= What the task asks =
Restate each of the lines given below, word for word.

= Available data =
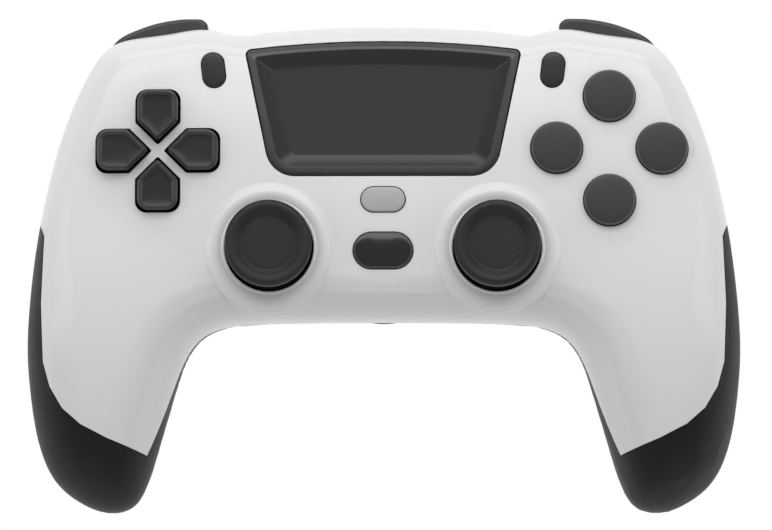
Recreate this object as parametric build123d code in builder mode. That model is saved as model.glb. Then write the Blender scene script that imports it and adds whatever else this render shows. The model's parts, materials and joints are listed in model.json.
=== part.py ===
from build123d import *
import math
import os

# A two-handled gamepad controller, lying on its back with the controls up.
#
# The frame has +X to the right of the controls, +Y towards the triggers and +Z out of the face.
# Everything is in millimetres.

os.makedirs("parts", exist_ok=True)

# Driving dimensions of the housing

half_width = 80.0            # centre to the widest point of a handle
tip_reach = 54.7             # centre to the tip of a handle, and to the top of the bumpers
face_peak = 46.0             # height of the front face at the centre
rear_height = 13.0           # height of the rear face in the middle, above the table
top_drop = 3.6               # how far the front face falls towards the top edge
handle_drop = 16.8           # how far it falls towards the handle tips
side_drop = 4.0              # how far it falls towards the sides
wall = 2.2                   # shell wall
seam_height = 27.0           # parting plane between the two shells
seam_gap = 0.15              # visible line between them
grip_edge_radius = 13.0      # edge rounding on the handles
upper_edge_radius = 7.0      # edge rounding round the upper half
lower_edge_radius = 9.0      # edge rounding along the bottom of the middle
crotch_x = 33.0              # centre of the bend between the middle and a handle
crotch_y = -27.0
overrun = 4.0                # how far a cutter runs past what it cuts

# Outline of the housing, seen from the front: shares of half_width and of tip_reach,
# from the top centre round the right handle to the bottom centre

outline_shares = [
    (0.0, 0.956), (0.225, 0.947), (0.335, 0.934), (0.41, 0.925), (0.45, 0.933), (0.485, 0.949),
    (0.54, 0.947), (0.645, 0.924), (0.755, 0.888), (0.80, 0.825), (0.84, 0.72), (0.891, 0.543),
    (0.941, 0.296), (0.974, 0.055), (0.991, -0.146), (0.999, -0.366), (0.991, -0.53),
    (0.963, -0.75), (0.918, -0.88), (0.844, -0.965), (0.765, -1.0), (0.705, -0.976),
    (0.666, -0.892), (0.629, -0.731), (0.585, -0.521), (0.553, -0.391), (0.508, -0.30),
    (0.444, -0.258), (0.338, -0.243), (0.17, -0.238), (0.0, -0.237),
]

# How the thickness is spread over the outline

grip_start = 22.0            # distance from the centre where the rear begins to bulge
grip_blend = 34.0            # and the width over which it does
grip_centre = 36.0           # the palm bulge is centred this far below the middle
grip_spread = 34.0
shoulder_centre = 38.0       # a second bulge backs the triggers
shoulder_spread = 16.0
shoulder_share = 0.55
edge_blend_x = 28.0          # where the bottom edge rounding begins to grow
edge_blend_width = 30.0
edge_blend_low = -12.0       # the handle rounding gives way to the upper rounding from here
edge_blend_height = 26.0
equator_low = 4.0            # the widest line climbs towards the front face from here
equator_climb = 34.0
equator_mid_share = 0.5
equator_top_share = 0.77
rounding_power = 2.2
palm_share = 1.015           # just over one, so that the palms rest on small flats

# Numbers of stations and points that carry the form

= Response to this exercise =
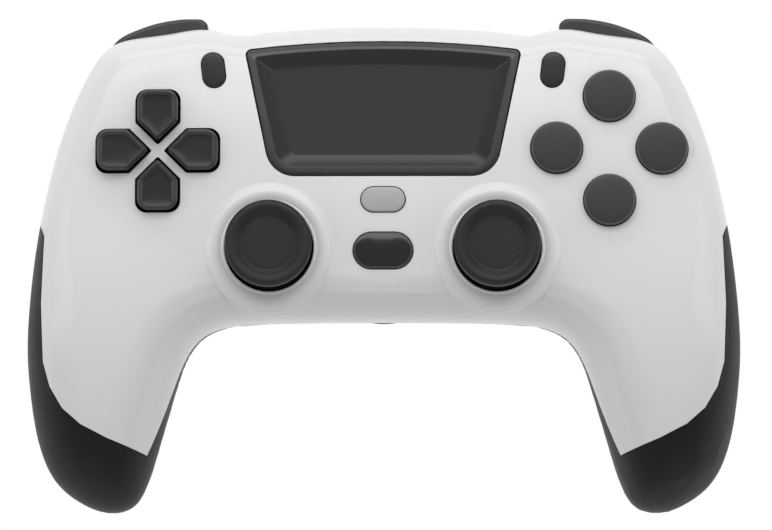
Recreate this object as parametric build123d code in builder mode. That model is saved as model.glb. Then write the Blender scene script that imports it and adds whatever else this render shows. The model's parts, materials and joints are listed in model.json.
=== part.py ===
from build123d import *
import math
import os

# A two-handled gamepad controller, lying on its back with the controls up.
#
# The frame has +X to the right of the controls, +Y towards the triggers and +Z out of the face.
# Everything is in millimetres.

os.makedirs("parts", exist_ok=True)

# Driving dimensions of the housing

half_width = 80.0            # centre to the widest point of a handle
tip_reach = 54.7             # centre to the tip of a handle, and to the top of the bumpers
face_peak = 46.0             # height of the front face at the centre
rear_height = 13.0           # height of the rear face in the middle, above the table
top_drop = 3.6               # how far the front face falls towards the top edge
handle_drop = 16.8           # how far it falls towards the handle tips
side_drop = 4.0              # how far it falls towards the sides
wall = 2.2                   # shell wall
seam_height = 27.0           # parting plane between the two shells
seam_gap = 0.15              # visible line between them
grip_edge_radius = 13.0      # edge rounding on the handles
upper_edge_radius = 7.0      # edge rounding round the upper half
lower_edge_radius = 9.0      # edge rounding along the bottom of the middle
crotch_x = 33.0              # centre of the bend between the middle and a handle
crotch_y = -27.0
overrun = 4.0                # how far a cutter runs past what it cuts

# Outline of the housing, seen from the front: shares of half_width and of tip_reach,
# from the top centre round the right handle to the bottom centre

outline_shares = [
    (0.0, 0.956), (0.225, 0.947), (0.335, 0.934), (0.41, 0.925), (0.45, 0.933), (0.485, 0.949),
    (0.54, 0.947), (0.645, 0.924), (0.755, 0.888), (0.80, 0.825), (0.84, 0.72), (0.891, 0.543),
    (0.941, 0.296), (0.974, 0.055), (0.991, -0.146), (0.999, -0.366), (0.991, -0.53),
    (0.963, -0.75), (0.918, -0.88), (0.844, -0.965), (0.765, -1.0), (0.705, -0.976),
    (0.666, -0.892), (0.629, -0.731), (0.585, -0.521), (0.553, -0.391), (0.508, -0.30),
    (0.444, -0.258), (0.338, -0.243), (0.17, -0.238), (0.0, -0.237),
]

# How the thickness is spread over the outline

grip_start = 22.0            # distance from the centre where the rear begins to bulge
grip_blend = 34.0            # and the width over which it does
grip_centre = 36.0           # the palm bulge is centred this far below the middle
grip_spread = 34.0
shoulder_centre = 38.0       # a second bulge backs the triggers
shoulder_spread = 16.0
shoulder_share = 0.55
edge_blend_x = 28.0          # where the bottom edge rounding begins to grow
edge_blend_width = 30.0
edge_blend_low = -12.0       # the handle rounding gives way to the upper rounding from here
edge_blend_height = 26.0
equator_low = 4.0            # the widest line climbs towards the front face from here
equator_climb = 34.0
equator_mid_share = 0.5
equator_top_share = 0.77
rounding_power = 2.2
palm_share = 1.015           # just over one, so that the palms rest on small flats

# Numbers of stations and points that carry the form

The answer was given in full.